Backups and File Recovery

Snapshots - File server appliance

The Department’s Oracle file server appliance provides redundancy in terms of controllers of the file storage array, parity error correction on the file storage system itself and a complete mirroring of all the file systems on the appliance (each user has their own file system, or share, on the appliance, which  has a mirror). This redundancy provides a robust backup for the members’ of the Department home directories on an ongoing basis.

In addition, for the occasional “Oops” that a user may have, accidentally deleting a file or overwriting its contents, the file server appliance provides “snapshots” of changed files. There 8 daily snapshots (performed at about midnight of each day) and 5 weekly snapshots (performed at about 1am each Monday). These snapshots can be thought of as an incremental back-up, so only changed files within the given period are copied into a snapshot, although the snapshot can access all files within a file system.

*Note: Changed files are only captured after midnight on each day, so if a user creates a file, edits it and then deletes it, the user will not be able to recover that file unless the file was created before midnight and then deleted after midnight.

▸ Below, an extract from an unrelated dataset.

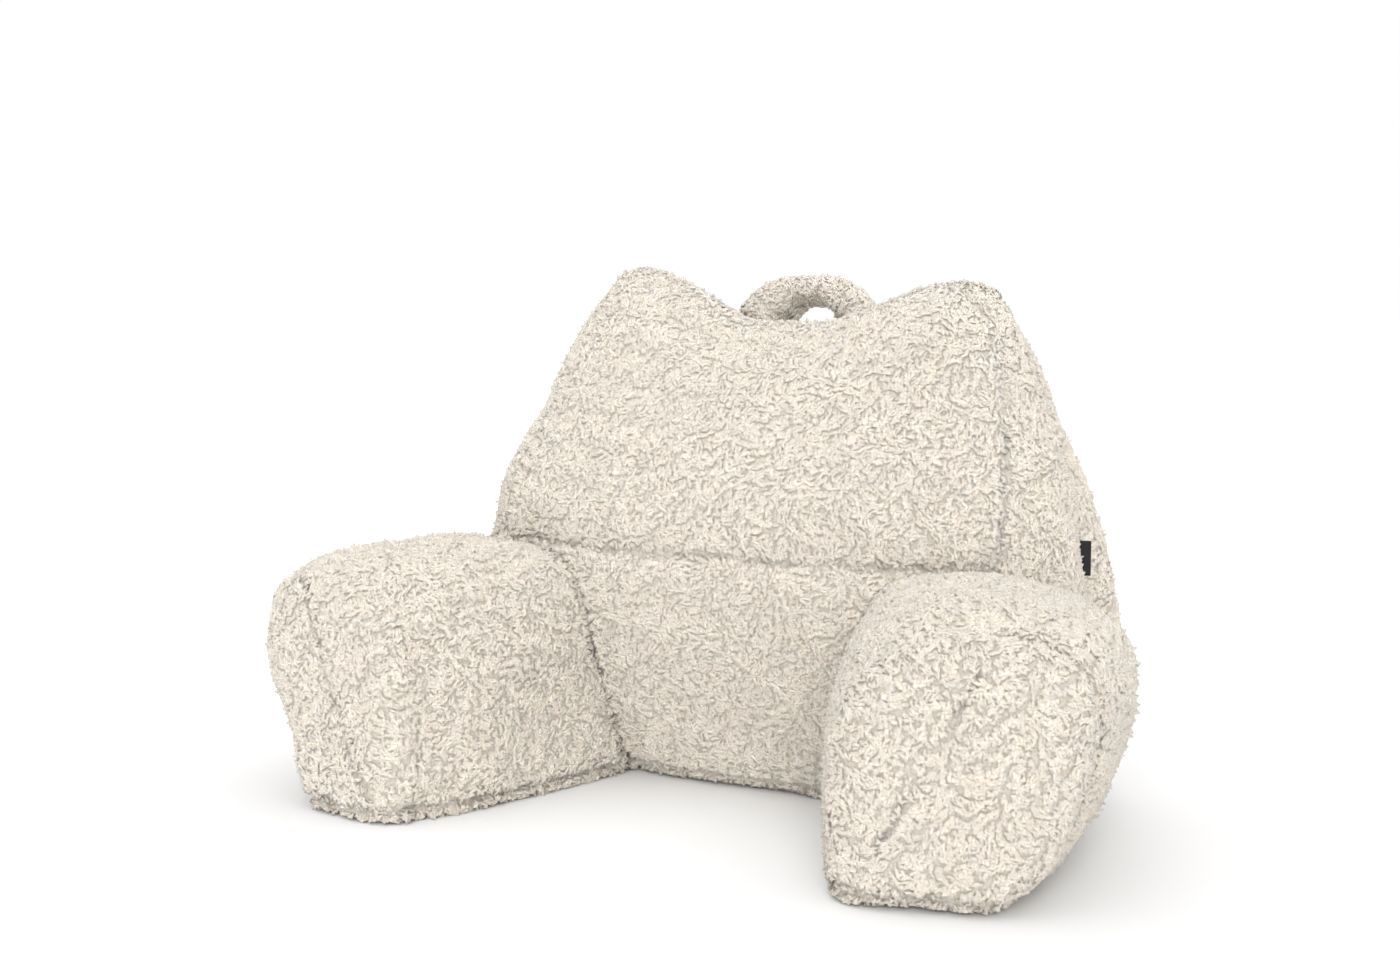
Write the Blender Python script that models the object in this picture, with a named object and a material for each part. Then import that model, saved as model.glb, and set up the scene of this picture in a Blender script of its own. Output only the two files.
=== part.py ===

The snapshots are available in each user’s home directory under the .zfs/snapshot directory.

  • A typical snapshot directory will be named something like: .auto-1385971260
  • You can tell which snapshot is the latest using the “ls -al” command in your .zfs/snapshot directory

Back-ups

System wide back-ups are performed on a daily basis. Of highest priority are back-ups of all home directories. If a file or directory is created and left in place for at least 24 hours our back-ups should have a copy of it. If a file does not exist for a minimum of 24 hours it is likely that our back-ups will not contain a copy of that file.

Although the Department of Computing Science attempts to provide and maintain an extremely reliable back-up service on its systems, students should not expect this service to be 100 per cent reliable. Hardware/software malfunctions and tape media problems can affect the availability of data from the back-up service. Always treat your data with care and attempt to maintain its integrity on your own.

File Recovery

If a user accidentally deletes a file or directory that has been in existence for more than 24 hours it is likely that the file can be recovered. Users can submit a request to Help Desk for a file to be recovered.

The message requesting the recovery should indicate the following:

  • The exact path of the file/directory to be recovered
  • The date from which the file should be recovered (a user might not want the most recent version)

File/directory recoveries will take, at least, a day to perform. The amount of time necessary to perform a recovery increases as the amount of data to be recovered increases.

If you delete a file an hour before you wanted to submit it for the submission deadline, it is extremely unlikely that it can be recovered prior to the submission deadline. In this case you should submit the request for the file recovery to Help Desk and to your instructor or TA (so they know what has happened).